_What needs to be done:_ Start at the line that has "Continue the three.js" and stop at the line that has "PINK, PALE, YELLOW = range(3)". Print those lines and all lines between them exactly, and nothing more.

_Extracted entries:_
####################
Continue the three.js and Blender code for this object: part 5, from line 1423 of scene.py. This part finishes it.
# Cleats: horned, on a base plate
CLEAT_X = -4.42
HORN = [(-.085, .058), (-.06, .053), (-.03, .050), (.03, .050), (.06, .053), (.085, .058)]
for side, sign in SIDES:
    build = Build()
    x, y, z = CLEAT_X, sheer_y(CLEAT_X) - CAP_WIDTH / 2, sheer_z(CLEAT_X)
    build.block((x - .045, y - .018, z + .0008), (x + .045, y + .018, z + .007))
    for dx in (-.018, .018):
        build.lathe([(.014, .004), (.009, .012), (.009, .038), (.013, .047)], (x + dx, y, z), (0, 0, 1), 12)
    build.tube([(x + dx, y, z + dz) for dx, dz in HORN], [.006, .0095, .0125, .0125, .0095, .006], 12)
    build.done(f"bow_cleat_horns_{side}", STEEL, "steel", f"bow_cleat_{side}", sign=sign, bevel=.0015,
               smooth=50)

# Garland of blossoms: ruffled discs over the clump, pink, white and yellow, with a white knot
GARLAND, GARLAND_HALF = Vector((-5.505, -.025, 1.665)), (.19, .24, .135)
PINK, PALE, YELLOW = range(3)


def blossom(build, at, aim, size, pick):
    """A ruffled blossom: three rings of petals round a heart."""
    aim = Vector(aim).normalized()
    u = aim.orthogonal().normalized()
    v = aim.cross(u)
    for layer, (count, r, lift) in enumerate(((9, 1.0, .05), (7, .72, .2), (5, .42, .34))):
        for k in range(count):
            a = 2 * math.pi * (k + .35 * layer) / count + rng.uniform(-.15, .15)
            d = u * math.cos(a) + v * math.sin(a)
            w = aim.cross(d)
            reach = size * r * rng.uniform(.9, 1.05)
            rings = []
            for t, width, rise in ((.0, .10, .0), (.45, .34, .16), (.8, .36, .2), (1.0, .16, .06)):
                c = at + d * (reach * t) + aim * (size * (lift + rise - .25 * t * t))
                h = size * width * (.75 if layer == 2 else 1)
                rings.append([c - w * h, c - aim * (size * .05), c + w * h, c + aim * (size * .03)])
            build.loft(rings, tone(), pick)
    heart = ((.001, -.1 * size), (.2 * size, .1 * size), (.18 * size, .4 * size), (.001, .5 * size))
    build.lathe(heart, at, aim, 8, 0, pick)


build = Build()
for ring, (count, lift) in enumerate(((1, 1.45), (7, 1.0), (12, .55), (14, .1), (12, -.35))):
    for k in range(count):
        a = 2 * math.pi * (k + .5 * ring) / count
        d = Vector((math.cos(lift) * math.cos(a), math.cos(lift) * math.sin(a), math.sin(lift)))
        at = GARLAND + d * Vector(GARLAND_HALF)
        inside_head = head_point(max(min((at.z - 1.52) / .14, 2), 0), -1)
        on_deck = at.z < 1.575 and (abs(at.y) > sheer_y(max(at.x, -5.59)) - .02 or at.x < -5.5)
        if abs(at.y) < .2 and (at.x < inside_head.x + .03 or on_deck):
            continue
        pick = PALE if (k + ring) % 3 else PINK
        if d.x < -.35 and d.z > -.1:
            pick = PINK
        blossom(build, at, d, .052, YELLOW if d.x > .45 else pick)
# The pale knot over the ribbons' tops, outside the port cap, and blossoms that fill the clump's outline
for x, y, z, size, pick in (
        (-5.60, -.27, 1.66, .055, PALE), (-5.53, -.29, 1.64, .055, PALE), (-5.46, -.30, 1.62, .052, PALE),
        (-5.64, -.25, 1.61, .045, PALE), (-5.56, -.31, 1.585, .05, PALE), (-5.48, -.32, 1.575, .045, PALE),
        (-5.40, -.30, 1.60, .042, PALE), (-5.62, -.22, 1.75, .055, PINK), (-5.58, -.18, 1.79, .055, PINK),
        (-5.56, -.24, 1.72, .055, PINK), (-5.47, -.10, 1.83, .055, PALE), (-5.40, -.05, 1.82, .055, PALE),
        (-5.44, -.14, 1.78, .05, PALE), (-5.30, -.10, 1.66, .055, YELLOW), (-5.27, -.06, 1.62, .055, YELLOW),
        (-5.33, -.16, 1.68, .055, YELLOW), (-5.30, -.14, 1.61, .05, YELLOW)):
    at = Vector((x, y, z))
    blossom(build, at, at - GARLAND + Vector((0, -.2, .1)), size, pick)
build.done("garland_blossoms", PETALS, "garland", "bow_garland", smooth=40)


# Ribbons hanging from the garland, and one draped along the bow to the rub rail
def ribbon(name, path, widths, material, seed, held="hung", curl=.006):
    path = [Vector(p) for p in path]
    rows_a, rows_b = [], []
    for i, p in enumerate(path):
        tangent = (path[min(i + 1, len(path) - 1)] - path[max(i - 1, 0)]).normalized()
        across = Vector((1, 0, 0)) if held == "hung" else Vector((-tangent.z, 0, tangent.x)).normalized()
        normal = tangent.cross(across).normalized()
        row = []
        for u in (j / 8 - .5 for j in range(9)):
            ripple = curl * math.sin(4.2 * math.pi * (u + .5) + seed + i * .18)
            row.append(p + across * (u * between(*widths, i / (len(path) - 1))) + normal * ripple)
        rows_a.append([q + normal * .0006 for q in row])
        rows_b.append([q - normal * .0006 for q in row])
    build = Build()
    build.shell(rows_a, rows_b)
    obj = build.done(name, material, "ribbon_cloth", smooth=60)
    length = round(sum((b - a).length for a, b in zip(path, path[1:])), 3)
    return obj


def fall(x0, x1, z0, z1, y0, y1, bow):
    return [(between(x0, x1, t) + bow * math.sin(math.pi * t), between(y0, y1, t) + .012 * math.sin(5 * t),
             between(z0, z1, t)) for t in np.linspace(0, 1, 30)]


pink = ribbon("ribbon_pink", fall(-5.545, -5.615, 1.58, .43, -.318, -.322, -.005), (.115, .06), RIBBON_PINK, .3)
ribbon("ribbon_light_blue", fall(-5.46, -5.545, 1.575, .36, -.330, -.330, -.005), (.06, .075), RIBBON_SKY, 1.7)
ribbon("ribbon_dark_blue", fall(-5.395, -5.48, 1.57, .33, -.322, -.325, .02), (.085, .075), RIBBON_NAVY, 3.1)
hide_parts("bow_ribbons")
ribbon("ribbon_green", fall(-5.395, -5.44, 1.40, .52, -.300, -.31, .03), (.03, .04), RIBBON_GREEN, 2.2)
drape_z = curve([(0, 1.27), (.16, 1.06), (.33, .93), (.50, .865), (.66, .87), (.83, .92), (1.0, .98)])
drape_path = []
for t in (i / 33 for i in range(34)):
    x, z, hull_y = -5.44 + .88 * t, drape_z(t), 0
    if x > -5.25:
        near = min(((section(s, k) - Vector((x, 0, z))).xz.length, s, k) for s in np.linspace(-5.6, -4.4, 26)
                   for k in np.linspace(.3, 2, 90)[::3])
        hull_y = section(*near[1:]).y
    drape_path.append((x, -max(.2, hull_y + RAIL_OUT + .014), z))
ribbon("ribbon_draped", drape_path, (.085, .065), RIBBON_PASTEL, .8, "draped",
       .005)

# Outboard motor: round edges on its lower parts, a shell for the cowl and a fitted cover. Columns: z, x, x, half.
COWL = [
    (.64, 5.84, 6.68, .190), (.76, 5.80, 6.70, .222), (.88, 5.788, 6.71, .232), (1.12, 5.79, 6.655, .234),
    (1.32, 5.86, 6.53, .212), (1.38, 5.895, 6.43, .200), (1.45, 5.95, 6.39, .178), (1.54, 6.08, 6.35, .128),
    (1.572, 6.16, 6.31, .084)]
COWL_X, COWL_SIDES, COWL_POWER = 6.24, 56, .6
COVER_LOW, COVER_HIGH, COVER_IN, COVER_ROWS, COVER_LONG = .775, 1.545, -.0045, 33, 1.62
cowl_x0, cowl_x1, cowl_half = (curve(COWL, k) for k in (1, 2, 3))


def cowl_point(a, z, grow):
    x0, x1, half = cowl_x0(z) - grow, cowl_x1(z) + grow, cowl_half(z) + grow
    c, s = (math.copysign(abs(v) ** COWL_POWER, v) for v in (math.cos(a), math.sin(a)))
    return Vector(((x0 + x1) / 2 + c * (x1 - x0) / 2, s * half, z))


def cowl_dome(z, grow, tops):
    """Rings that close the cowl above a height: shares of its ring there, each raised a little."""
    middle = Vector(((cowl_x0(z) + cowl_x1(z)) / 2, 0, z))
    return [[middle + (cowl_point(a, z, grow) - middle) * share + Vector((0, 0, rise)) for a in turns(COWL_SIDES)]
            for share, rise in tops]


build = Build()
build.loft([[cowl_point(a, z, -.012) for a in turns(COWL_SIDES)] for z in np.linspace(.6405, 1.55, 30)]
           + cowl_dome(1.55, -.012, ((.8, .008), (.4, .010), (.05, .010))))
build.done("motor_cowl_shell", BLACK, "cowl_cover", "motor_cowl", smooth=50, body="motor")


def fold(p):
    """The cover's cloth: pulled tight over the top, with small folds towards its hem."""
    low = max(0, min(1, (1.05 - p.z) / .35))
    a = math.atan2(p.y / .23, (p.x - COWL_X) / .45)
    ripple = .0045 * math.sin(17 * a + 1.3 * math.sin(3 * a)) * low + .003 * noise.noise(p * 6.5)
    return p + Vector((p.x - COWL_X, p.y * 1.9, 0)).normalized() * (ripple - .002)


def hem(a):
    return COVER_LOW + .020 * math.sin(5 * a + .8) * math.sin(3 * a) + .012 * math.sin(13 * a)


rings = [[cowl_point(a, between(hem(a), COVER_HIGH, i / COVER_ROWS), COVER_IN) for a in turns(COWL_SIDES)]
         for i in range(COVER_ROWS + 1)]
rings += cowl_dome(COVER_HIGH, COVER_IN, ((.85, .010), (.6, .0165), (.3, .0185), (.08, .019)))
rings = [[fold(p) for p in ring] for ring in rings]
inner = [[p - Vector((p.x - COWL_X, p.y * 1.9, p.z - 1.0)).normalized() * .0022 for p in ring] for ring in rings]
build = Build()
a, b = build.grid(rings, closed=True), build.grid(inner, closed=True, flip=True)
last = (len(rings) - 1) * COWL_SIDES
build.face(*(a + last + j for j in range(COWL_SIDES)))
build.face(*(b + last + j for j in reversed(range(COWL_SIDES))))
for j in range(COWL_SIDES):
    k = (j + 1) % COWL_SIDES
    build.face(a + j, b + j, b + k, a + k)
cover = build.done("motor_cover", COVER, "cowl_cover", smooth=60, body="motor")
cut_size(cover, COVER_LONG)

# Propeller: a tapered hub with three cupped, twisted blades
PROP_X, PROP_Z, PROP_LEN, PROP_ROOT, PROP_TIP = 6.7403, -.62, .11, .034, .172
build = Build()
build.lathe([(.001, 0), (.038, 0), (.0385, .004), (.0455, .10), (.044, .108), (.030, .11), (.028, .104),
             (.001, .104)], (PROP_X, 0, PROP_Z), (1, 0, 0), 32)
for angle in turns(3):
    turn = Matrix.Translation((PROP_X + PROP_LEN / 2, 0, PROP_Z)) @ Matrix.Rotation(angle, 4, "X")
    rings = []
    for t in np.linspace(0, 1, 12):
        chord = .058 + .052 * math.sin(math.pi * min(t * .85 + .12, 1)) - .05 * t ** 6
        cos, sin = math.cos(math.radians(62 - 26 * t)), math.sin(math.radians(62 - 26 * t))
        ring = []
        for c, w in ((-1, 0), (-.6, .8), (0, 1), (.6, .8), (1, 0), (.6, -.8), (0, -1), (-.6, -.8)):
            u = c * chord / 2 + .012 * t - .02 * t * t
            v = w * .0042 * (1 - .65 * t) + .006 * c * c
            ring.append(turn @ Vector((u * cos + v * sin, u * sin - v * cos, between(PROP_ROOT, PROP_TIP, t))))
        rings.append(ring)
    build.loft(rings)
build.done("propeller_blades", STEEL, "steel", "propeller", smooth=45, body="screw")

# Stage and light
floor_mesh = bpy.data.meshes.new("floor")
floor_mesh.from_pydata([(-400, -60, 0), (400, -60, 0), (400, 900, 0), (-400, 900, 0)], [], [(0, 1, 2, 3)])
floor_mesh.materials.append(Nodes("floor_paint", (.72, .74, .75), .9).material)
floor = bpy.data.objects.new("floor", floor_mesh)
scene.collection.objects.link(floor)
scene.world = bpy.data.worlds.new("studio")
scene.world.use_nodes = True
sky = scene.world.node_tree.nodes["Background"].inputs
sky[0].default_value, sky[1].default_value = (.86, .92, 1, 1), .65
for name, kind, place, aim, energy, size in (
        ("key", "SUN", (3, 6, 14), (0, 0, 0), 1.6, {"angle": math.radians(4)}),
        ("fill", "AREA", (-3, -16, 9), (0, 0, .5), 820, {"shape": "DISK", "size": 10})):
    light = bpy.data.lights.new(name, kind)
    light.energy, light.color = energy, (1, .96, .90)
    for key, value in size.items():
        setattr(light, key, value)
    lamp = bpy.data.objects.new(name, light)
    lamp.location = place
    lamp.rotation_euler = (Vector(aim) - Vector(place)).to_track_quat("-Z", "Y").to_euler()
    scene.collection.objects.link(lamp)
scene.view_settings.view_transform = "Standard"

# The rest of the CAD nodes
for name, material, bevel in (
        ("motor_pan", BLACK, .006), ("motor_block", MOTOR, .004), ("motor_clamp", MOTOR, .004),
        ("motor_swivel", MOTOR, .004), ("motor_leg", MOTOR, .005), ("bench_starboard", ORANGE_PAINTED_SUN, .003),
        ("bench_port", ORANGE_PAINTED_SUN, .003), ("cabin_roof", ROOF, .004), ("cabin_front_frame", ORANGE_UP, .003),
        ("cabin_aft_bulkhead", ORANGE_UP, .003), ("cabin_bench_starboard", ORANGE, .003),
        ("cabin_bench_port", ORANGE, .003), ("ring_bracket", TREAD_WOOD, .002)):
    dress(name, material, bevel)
####################
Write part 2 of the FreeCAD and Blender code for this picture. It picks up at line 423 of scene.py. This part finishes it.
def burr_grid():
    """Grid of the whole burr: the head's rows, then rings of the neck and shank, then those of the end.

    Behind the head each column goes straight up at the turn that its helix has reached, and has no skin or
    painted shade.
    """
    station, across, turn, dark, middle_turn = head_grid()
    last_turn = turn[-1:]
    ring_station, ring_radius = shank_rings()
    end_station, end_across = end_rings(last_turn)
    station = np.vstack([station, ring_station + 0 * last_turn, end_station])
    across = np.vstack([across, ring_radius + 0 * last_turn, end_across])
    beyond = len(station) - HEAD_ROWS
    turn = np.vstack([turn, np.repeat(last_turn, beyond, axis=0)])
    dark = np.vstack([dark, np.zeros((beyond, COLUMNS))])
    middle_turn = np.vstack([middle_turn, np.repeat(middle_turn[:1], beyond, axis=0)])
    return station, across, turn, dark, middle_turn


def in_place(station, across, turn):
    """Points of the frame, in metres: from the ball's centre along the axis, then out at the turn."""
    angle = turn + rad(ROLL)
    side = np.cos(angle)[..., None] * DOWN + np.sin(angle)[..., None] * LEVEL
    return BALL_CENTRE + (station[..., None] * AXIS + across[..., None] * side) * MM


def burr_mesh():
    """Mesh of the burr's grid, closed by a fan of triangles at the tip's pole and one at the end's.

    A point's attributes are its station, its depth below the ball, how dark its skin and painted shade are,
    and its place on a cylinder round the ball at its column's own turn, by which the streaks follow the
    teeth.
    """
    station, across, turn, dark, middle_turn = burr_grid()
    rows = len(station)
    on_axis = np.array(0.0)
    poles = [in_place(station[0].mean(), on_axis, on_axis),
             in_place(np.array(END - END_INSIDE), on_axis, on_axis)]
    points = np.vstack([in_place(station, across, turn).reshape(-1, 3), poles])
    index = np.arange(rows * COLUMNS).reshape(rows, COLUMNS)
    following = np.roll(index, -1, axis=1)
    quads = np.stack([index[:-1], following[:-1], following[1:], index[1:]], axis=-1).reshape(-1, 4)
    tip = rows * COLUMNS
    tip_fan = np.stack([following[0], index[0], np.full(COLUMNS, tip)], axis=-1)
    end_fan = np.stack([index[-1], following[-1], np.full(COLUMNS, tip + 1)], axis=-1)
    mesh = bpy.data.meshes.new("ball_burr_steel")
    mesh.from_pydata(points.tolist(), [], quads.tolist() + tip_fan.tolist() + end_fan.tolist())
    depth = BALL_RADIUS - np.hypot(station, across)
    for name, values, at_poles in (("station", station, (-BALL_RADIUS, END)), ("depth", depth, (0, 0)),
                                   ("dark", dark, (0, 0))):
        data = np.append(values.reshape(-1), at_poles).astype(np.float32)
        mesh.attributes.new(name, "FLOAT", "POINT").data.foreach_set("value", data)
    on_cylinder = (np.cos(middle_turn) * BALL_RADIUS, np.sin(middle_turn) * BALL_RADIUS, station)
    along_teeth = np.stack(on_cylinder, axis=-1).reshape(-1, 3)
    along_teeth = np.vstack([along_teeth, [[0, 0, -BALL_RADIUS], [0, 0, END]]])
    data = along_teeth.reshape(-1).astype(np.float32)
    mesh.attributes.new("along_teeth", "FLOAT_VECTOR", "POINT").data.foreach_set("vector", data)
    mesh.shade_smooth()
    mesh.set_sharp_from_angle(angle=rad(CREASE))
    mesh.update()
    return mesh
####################
_Task solution:_
Continue the three.js and Blender code for this object: part 5, from line 1423 of scene.py. This part finishes it.
# Cleats: horned, on a base plate
CLEAT_X = -4.42
HORN = [(-.085, .058), (-.06, .053), (-.03, .050), (.03, .050), (.06, .053), (.085, .058)]
for side, sign in SIDES:
    build = Build()
    x, y, z = CLEAT_X, sheer_y(CLEAT_X) - CAP_WIDTH / 2, sheer_z(CLEAT_X)
    build.block((x - .045, y - .018, z + .0008), (x + .045, y + .018, z + .007))
    for dx in (-.018, .018):
        build.lathe([(.014, .004), (.009, .012), (.009, .038), (.013, .047)], (x + dx, y, z), (0, 0, 1), 12)
    build.tube([(x + dx, y, z + dz) for dx, dz in HORN], [.006, .0095, .0125, .0125, .0095, .006], 12)
    build.done(f"bow_cleat_horns_{side}", STEEL, "steel", f"bow_cleat_{side}", sign=sign, bevel=.0015,
               smooth=50)

# Garland of blossoms: ruffled discs over the clump, pink, white and yellow, with a white knot
GARLAND, GARLAND_HALF = Vector((-5.505, -.025, 1.665)), (.19, .24, .135)
PINK, PALE, YELLOW = range(3)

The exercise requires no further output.